Thanks Paul.
It seems that my post was not entirely clear so I will clarify.
The DLNA server on the B2 is working well.
The DLNA/ UPnP interoperability guidelines talk about about three major pieces to the architecture of digital media delivery; Media Server, Media Renderer, and Control Point.
This is a very good description
https://audiophilestyle.com/ca/ca-academy/the-complete-guide-to-hifi-upnp-dlna-network-audio/
In my scenario:
Media Server = B2
Media Renderer = Yamaha Receiver
Control Point = Media Monkey 5 running on a Windows 10 PC
The Control Point acts as the “controller” to manage the digital media. It can see both the DLNA compliant media sources (Media servers) and compliant target rendering devices (Media renderers). It should have the smarts to know whether the format of the media source is one which the renderer can render (e.g. mp3, flac etc.) and some like Media Monkey can offer functionality to convert the source, if required, for the renderer.

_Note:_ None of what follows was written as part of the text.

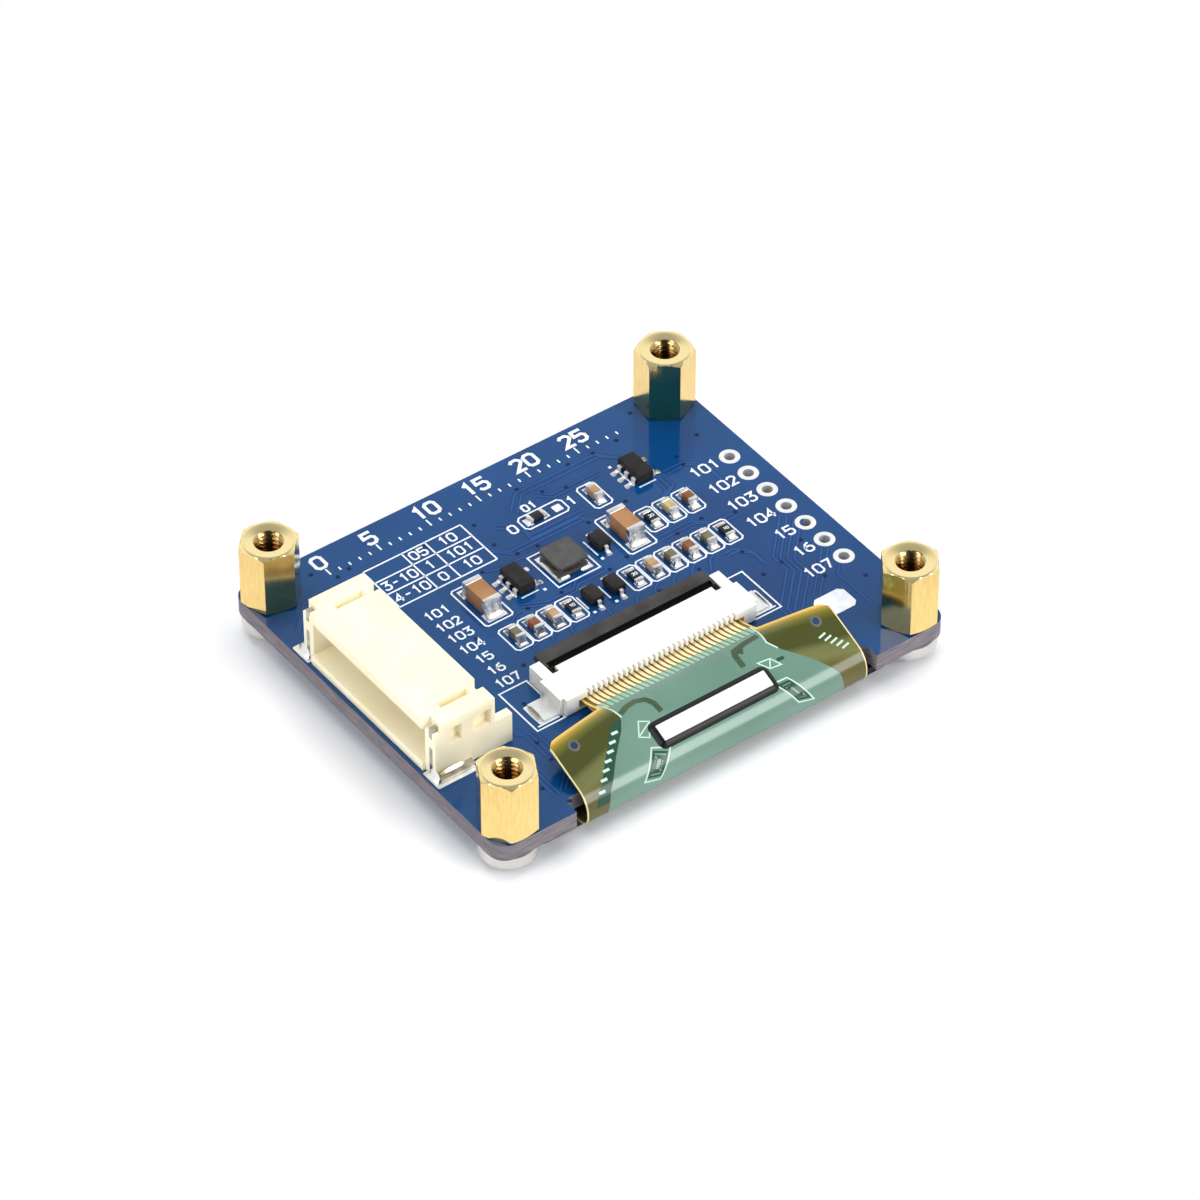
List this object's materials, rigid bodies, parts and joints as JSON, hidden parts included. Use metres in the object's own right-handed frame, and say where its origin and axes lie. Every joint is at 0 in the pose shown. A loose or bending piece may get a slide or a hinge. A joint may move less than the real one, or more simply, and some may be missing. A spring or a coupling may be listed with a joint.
{
  "type": "small oled module",
  "caption": "Display panel on a square blue board with brass standoffs, a side-entry wire connector, a flat-cable socket with a flip-up latch and the panel's folded flex.",
  "frame": {"origin": "middle of the panel's viewing face, under the board's middle", "axes": "+Z from the viewing face up through the board, +X towards the row of seven soldering holes, +Y away from the folded flex"},
  "size_m": [0.045, 0.0375, 0.0097],
  "materials": {
    "board_laminate": "glossy blue solder mask over woven glass laminate",
    "panel_glass": "dark display glass",
    "polariser_film": "dark grey polarising film",
    "foam_tape": "black foam tape",
    "brass": "bright turned brass",
    "nickel_steel": "nickel-plated steel",
    "cream_plastic": "cream moulded plastic",
    "white_plastic": "white moulded plastic",
    "black_plastic": "black moulded plastic",
    "tinned_metal": "tinned copper alloy",
    "flex_film": "amber polyimide with a green cover over its middle",
    "silicon": "polished bare chip",
    "black_resin": "black moulding resin",
    "capacitor_ceramic": "brown to olive ceramic with tinned end bands",
    "resistor_coat": "black coat on white ceramic with tinned end bands",
    "ferrite": "grey ferrite",
    "coil_varnish": "dark varnished copper coil"
  },
  "bodies": {
    "module": {"capacitor_1": "capacitor_ceramic", "capacitor_10": "capacitor_ceramic", "capacitor_2": "capacitor_ceramic", "capacitor_3": "capacitor_ceramic", "capacitor_4": "capacitor_ceramic", "capacitor_5": "capacitor_ceramic", "capacitor_6": "capacitor_ceramic", "capacitor_7": "capacitor_ceramic", "capacitor_8": "capacitor_ceramic", "capacitor_9": "capacitor_ceramic", "chip_resin": "black_resin", "circuit_board": "board_laminate", "diode_1_case": "black_resin", "diode_1_leads": "tinned_metal", "diode_2_case": "black_resin", "diode_2_leads": "tinned_metal", "diode_3_case": "black_resin", "diode_3_leads": "tinned_metal", "display_flex": "flex_film", "driver_chip": "silicon", "front_glass": "panel_glass", "hold_down_left": "tinned_metal", "hold_down_right": "tinned_metal", "inductor_core": "ferrite", "inductor_winding": "coil_varnish", "mounting_tape": "foam_tape", "polariser": "polariser_film", "rear_glass": "panel_glass", "regulator_1_case": "black_resin", "regulator_1_leads": "tinned_metal", "regulator_2_case": "black_resin", "regulator_2_leads": "tinned_metal", "resistor_1": "resistor_coat", "resistor_2": "resistor_coat", "resistor_3": "resistor_coat", "resistor_4": "resistor_coat", "resistor_5": "resistor_coat", "ribbon_contacts": "tinned_metal", "ribbon_socket": "white_plastic", "ribbon_tab_left": "tinned_metal", "ribbon_tab_right": "tinned_metal", "screw_back_left": "nickel_steel", "screw_back_right": "nickel_steel", "screw_front_left": "nickel_steel", "screw_front_right": "nickel_steel", "standoff_back_left": "brass", "standoff_back_right": "brass", "standoff_front_left": "brass", "standoff_front_right": "brass", "storage_capacitor_1": "capacitor_ceramic", "storage_capacitor_2": "capacitor_ceramic", "wire_contact_1": "tinned_metal", "wire_contact_2": "tinned_metal", "wire_contact_3": "tinned_metal", "wire_contact_4": "tinned_metal", "wire_contact_5": "tinned_metal", "wire_contact_6": "tinned_metal", "wire_contact_7": "tinned_metal", "wire_housing": "cream_plastic"},
    "latch": {"ribbon_latch": "black_plastic"}
  },
  "joints": [
    {"name": "latch_flip", "type": "hinge", "parent": "module", "child": "latch", "pos_m": [0.00022, -0.00507, 0.00495], "axis": [1, 0, 0], "range_deg": [0, 90]}
  ]
}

It is the DLNA/UPnP Control Point functionality that I am asking to be added to the B2 functionality as part of the Web UI.
This would potentially allow the B2 to not only share its only locally stored media but media from other DLNA visible media sources on a shared network. It could also send that media to any DLNA compliant renderer on your network.
DLNA’s advantage is that it does not have the proximity constraints of Bluetooth as it uses your own TCP/IP network.
DLNA is not as Mark seems to believe “a marketing department's wet dream” but an established way of sharing digital media and supported by a number of large volume and niche AV suppliers.